One gigabit per second (1Gbps) fiber connections like those offered by Google Fiber is considered the Holy Grail of broadband in the US. The truth of the matter, however, is that Americans lag (no pun intended) far behind other countries in terms of Internet speeds.
Take South Korea, for example. The nation’s current average broadband speed is 100Mbps which enables users to download a 1GB file in around 80 seconds. That’s certainly nothing to scoff at although it pales in comparison to what’s just around the corner.
One of the nation’s largest broadband service providers, SK Broadband, will be introducing its new 10Gbps fiber service on October 20 at the Plenipotentiary Conference of the International Telecommunications Union at the Busan convention center.

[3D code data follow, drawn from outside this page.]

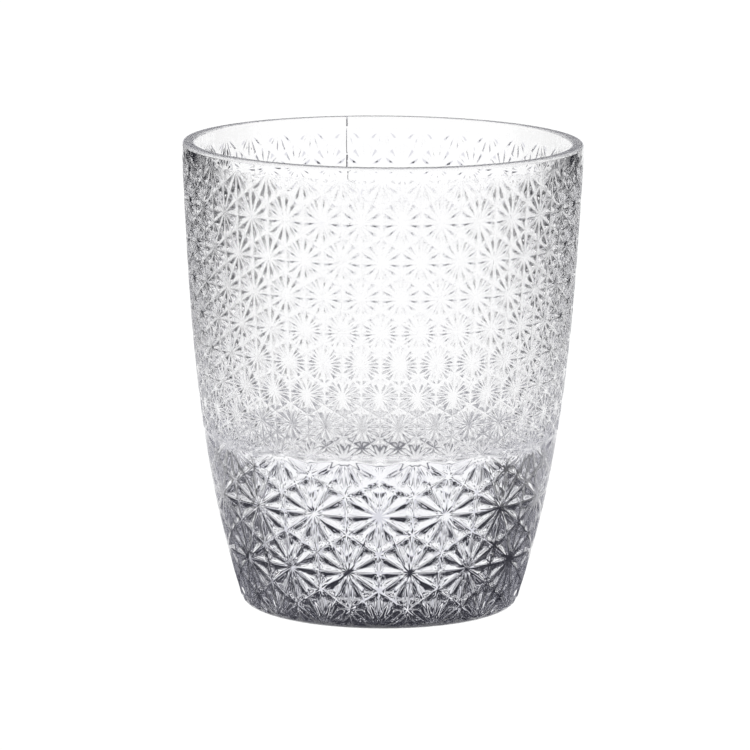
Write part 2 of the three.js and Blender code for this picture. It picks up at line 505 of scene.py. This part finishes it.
def add_curved_strip(name, edges, azimuths, brightness):
    """A glowing strip that only the glass sees, between two curved edges of (radius, z)."""
    points, faces = [], []
    for radius, z in edges:
        for k in range(STRIP_STEPS + 1):
            azimuth = math.radians(mix(azimuths[0], azimuths[1], k / STRIP_STEPS))
            points.append((radius * math.sin(azimuth), radius * math.cos(azimuth), z))
    for k in range(STRIP_STEPS):
        faces.append((k, k + 1, k + STRIP_STEPS + 2, k + STRIP_STEPS + 1))
    mesh = bpy.data.meshes.new(name)
    mesh.from_pydata(points, [], faces)
    strip = bpy.data.objects.new(name, mesh)
    bpy.context.scene.collection.objects.link(strip)
    strip.data.materials.append(make_glow_material(name + "_tone", brightness))
    strip.visible_camera = False
    strip.visible_shadow = False


def add_card(name, distance, azimuths, elevations, brightness):
    edges = [(distance, distance * math.tan(math.radians(elevation))) for elevation in elevations]
    add_curved_strip(name, edges, azimuths, brightness)


def add_painted_shadow_ring():
    """A dark part of a ring lying on the floor in front of the foot: painted shadow, standing in for the
    glass's own shadow there.
    """
    edges = [(radius, SHADOW_RING_HEIGHT) for radius in SHADOW_RING_RADII]
    add_curved_strip("painted_glass_shadow", edges, SHADOW_RING_AZIMUTHS, SHADOW_RING_BRIGHTNESS)


def add_studio():
    world = bpy.data.worlds.new("soft_white")
    bpy.context.scene.world = world
    world.use_nodes = True
    world.node_tree.nodes["Background"].inputs["Color"].default_value = (1, 1, 1, 1)
    world.node_tree.nodes["Background"].inputs["Strength"].default_value = DAYLIGHT
    add_floor()
    for card in CARDS:
        add_card(*card)
    # the painted shadow of the glass on the floor
    add_painted_shadow_ring()


# ------------------------------------------------------------------ camera
# Metres, degrees and, for the lens, millimetres.

CAMERA_DISTANCE = 1.0952
CAMERA_HEIGHT = 0.2470
CAMERA_PITCH = 10.23
CAMERA_ROLL = 0.4345
CAMERA_TURN = 0.24
CAMERA_LENS = 248.9
CAMERA_YAW = 0.07


def add_camera():
    data = bpy.data.cameras.new("camera")
    data.lens = CAMERA_LENS
    data.sensor_width = 36.0
    data.clip_start = 0.01
    data.clip_end = 100.0
    camera = bpy.data.objects.new("camera", data)
    bpy.context.scene.collection.objects.link(camera)
    turn = math.radians(CAMERA_TURN)
    camera.location = (CAMERA_DISTANCE * math.sin(turn), -CAMERA_DISTANCE * math.cos(turn), CAMERA_HEIGHT)
    aim = turn + math.radians(CAMERA_YAW)
    pitch = math.radians(CAMERA_PITCH)
    direction = Vector((-math.sin(aim) * math.cos(pitch), math.cos(aim) * math.cos(pitch), -math.sin(pitch)))
    camera.rotation_mode = "QUATERNION"
    facing = direction.to_track_quat("-Z", "Y")
    roll = Quaternion((0, 0, 1), math.radians(CAMERA_ROLL))
    camera.rotation_quaternion = facing @ roll
    bpy.context.scene.camera = camera


def set_light_paths():
    scene = bpy.context.scene
    scene.view_settings.view_transform = "Standard"
    scene.cycles.max_bounces = 32
    scene.cycles.transmission_bounces = 32
    scene.cycles.glossy_bounces = 16
    scene.cycles.transparent_max_bounces = 16


# ------------------------------------------------------------------ scene

tumbler = make_tumbler()
tumbler.data.materials.append(make_glass_material())
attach(tumbler, "root")
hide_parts(GLASS_NODE)

add_studio()
add_camera()
set_light_paths()
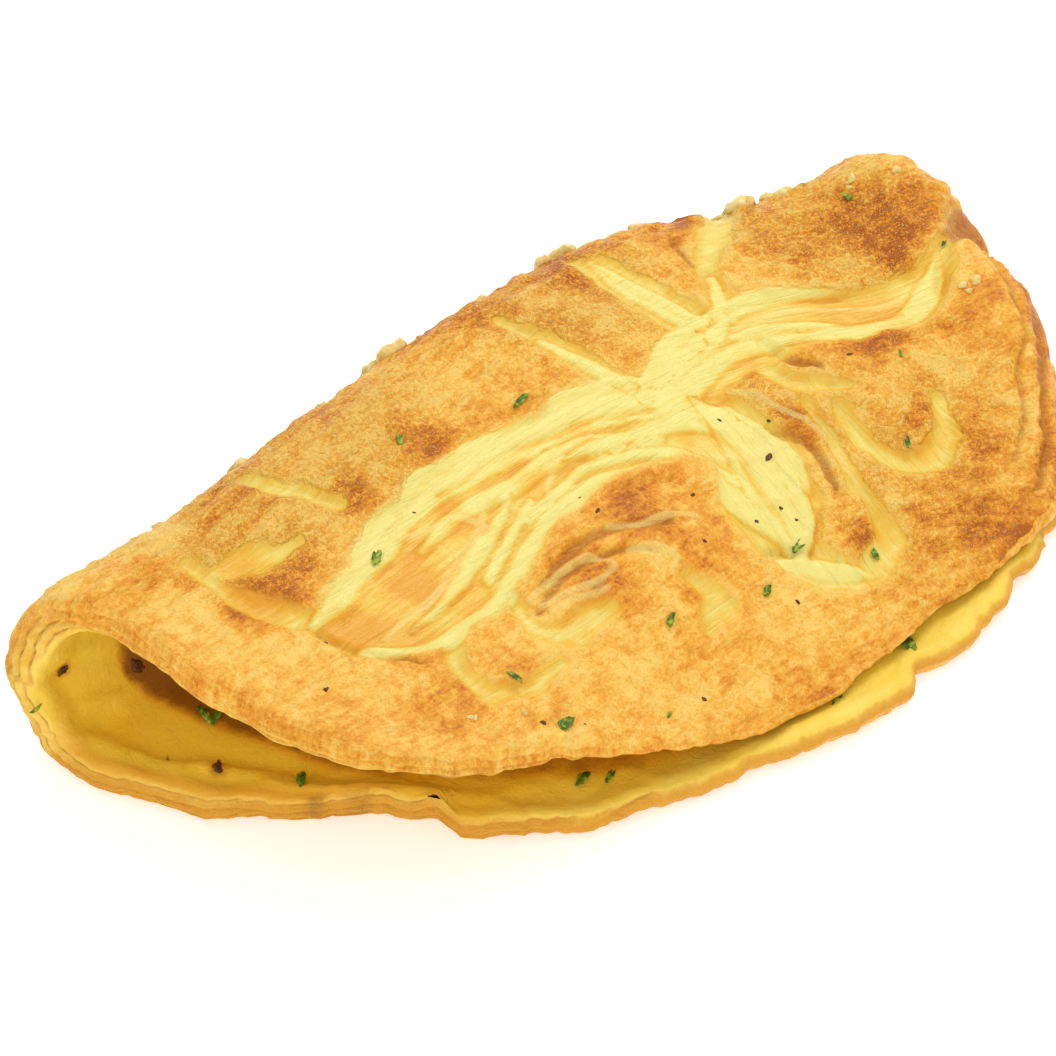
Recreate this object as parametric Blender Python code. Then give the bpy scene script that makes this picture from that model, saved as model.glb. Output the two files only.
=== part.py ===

If you’re keeping up, that’s 100 times faster than the already fast 100Mbps average that South Koreans enjoy. With it, customers will be able to download the aforementioned 1GB file in just 0.8 seconds.
The latest advancements in broadband technology typically come out of countries like Japan and South Korea, a fact that citizens are very proud of.
Natsuki Kumagai told Stop the Cap that the world watched NASA send men to the moon in the 1960s and many grew up amazed at the constant advancements of the Americans. Now, however, the Americans are the ones doing the watching. Pyon Seo-Ju echoed those sentiments, highlighting how slow and expensive Internet access was during travels to the US.